Zwar wird in Jean-Pierre Améris‘ charmanter Liebeskomödie „Die Anonymen Romantiker“ nur wenig gesungen, der Zauber und die Wärme des Films evozieren aber unverkennbar den Geist französischer Musicals in der Nachfolge Jacques Demys. Schon das geschmackvolle Setting mit seinen malerischen Farben und der detailverliebten Ausstattung, deren Look eine heile Welt der 1950er Jahre beschwört, huldigt diesem unzeitgemäßen Genre. Noch mehr ist es aber die beschwingt kommentierende Musik, die den Film strukturiert und die durch prägnante Akzentuierungen zur Mitspielerin wird, die das Geschehen vorbereitet, begleitet oder dramatisch zuspitzt. Eine höchst dynamische, die parallelen Handlungen verbindende Montage fungiert als Pendant dieser Dramaturgie.
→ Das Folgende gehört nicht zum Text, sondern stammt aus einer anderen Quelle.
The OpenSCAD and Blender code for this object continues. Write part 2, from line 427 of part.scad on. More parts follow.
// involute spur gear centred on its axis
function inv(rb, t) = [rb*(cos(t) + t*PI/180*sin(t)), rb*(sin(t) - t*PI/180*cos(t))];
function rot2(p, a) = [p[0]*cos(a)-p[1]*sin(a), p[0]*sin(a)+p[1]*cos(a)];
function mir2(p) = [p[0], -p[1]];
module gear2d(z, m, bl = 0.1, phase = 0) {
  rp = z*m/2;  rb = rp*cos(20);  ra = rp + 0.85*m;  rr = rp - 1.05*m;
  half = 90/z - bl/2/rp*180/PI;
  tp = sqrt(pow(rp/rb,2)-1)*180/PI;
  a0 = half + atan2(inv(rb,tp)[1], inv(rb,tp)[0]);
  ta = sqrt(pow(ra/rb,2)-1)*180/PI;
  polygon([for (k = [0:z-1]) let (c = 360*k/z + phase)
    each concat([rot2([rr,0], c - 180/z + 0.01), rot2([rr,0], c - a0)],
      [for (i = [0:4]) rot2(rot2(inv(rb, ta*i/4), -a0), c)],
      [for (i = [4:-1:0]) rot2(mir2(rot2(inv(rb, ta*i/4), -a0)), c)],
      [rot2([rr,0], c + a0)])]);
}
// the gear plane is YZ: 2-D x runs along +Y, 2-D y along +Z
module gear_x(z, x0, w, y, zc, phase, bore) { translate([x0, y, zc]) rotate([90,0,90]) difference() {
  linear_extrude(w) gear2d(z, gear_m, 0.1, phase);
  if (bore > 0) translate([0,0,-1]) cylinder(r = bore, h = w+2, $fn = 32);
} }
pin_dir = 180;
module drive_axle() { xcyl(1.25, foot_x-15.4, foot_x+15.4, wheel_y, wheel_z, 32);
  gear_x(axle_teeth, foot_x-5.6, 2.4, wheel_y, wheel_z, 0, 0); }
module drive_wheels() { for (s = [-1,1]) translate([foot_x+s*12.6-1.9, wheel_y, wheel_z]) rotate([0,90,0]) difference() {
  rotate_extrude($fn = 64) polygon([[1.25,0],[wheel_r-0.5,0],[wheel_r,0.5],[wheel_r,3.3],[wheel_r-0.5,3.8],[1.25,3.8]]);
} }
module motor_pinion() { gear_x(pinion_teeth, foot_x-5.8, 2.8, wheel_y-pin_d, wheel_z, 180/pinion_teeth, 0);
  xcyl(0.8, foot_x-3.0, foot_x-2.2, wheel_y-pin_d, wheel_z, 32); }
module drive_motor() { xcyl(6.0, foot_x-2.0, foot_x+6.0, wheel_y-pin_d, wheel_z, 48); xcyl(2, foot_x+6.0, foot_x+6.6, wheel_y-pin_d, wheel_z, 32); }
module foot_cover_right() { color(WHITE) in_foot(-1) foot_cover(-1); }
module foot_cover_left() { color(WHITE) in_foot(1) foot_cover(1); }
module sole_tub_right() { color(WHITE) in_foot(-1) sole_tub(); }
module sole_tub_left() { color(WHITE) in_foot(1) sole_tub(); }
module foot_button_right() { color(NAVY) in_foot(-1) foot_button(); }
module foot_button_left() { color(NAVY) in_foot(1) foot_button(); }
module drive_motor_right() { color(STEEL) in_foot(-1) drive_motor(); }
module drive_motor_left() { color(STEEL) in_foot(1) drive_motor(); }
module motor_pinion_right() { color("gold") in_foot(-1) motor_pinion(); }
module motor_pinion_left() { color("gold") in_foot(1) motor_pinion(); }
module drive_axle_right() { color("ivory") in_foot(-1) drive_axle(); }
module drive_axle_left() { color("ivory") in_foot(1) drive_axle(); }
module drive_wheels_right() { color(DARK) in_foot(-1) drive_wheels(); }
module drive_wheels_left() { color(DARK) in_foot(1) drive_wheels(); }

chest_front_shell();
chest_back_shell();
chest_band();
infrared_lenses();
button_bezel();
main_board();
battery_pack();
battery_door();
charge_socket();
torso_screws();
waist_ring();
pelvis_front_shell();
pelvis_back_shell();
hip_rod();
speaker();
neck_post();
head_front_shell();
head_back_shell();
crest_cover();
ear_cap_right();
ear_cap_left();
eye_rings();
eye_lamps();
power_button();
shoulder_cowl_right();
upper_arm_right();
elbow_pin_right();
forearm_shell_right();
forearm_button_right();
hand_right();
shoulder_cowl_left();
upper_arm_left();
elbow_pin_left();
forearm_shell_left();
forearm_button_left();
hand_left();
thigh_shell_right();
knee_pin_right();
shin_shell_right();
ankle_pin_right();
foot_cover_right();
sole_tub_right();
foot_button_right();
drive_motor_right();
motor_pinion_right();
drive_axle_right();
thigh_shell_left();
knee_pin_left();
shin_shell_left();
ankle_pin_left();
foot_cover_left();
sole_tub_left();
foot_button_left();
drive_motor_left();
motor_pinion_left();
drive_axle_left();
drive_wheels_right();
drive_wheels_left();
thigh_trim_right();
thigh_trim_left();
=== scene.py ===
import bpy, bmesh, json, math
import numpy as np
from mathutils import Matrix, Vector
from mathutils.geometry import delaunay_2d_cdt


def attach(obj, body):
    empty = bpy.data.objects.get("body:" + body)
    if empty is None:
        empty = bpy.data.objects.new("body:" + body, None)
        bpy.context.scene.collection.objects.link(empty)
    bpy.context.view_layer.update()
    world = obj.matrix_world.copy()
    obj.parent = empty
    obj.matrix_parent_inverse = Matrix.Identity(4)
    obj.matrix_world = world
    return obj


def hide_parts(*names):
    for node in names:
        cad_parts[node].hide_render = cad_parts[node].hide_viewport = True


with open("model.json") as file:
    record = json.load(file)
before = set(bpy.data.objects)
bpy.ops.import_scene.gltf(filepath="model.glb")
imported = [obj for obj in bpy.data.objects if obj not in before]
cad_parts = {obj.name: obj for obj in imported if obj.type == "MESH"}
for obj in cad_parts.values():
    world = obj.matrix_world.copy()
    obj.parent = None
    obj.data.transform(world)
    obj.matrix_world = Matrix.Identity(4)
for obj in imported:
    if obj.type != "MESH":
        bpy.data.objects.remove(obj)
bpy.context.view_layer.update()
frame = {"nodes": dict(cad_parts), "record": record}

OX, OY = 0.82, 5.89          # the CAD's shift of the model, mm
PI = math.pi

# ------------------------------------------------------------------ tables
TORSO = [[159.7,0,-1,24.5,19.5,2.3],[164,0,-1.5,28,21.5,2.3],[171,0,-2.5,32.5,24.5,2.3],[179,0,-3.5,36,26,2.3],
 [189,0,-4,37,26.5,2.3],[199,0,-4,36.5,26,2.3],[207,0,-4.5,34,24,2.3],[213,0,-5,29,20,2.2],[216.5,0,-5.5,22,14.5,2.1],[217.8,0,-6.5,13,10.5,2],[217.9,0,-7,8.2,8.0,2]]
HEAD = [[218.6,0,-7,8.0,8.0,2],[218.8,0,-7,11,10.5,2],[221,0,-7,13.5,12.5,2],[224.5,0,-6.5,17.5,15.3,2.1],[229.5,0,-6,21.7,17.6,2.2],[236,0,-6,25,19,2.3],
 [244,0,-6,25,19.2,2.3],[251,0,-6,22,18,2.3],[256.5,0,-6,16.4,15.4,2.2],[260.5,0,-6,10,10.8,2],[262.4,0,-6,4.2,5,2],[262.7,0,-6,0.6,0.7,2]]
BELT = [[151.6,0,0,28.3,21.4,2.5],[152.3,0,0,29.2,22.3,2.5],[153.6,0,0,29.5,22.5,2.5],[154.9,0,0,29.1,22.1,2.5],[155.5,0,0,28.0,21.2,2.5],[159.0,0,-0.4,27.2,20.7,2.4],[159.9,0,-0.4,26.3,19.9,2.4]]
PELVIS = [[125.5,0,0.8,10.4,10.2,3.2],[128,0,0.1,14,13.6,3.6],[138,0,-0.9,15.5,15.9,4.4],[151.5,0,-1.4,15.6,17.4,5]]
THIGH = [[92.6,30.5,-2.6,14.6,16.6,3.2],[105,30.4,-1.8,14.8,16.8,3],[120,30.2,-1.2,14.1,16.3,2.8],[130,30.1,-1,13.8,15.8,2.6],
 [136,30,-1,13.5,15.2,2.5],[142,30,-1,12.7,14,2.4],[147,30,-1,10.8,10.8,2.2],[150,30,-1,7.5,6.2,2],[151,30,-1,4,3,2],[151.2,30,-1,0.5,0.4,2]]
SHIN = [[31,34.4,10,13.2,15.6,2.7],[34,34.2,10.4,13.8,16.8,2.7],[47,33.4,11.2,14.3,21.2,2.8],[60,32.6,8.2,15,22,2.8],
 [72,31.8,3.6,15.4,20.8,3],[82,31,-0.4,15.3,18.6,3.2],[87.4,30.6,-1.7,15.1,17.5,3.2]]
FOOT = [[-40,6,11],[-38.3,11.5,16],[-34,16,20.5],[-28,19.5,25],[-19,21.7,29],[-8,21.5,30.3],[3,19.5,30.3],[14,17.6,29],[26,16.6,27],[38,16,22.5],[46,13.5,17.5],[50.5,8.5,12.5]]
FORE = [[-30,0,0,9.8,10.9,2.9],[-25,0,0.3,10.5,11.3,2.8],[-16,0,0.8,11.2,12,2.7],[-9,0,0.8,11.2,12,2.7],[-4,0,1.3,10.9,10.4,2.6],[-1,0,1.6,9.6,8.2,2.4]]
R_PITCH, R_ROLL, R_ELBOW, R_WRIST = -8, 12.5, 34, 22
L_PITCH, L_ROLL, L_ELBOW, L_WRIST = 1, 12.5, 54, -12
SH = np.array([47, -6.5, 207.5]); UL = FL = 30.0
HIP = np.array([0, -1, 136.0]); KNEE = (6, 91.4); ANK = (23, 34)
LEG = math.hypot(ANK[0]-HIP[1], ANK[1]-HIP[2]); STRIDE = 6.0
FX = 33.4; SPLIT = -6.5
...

Das Nebeneinander- und Entgegensetzende einer solchen Ordnung ist auch nötig, denn die beiden liebenswerten Protagonisten Angélique und Jean-René, hervorragend verkörpert von Isabelle Carré und Benoît Poelvoorde, bewegen sich fortwährend aufeinander zu und voneinander weg. Die Anziehungs- und Fliehkräfte bilden in ihrem prekären Verhältnis quasi ein instabiles Gleichgewicht; was vor allem in beider hochsensiblem, äußerst empfindsamem Naturell begründet liegt, worauf der französische Originaltitel „Les émotifs anonymes“ anspielt. So ist Angélique in einer Schüchternheit gefangen, über die sie sich in einer Selbsterfahrungsgruppe austauscht, während Jean-René seine Panikattacken vor dem weiblichen Gegenüber bei einem Psychoanalytiker zu therapieren sucht.
Die Selbstsuggestion ist ein anderes Mittel der Wahl: „Ich öffne mich dem Leben“, heißt einer der gegen Schweiß und Angst gerichteten Sätze, die aus der Befangenheit führen und dem wechselseitigen Versteckspiel ein Ende setzen sollen. Schließlich könnte Angélique, wäre sie innerlich nicht gezwungen, ihre überragende Könnerschaft als Chocolatière zu verheimlichen, der angeschlagenen Schokoladenmanufaktur Jean-Renés wieder auf die Beine helfen. Und die Erotik des schokoladenen Genusses könnte wiederum vielleicht auch der Unbeholfenheit des Chefs Flügel verleihen. Doch erst im trauten Zusammensein wirkt ihre übliche Fluchtreaktion auf ambivalente Weise auch befreiend.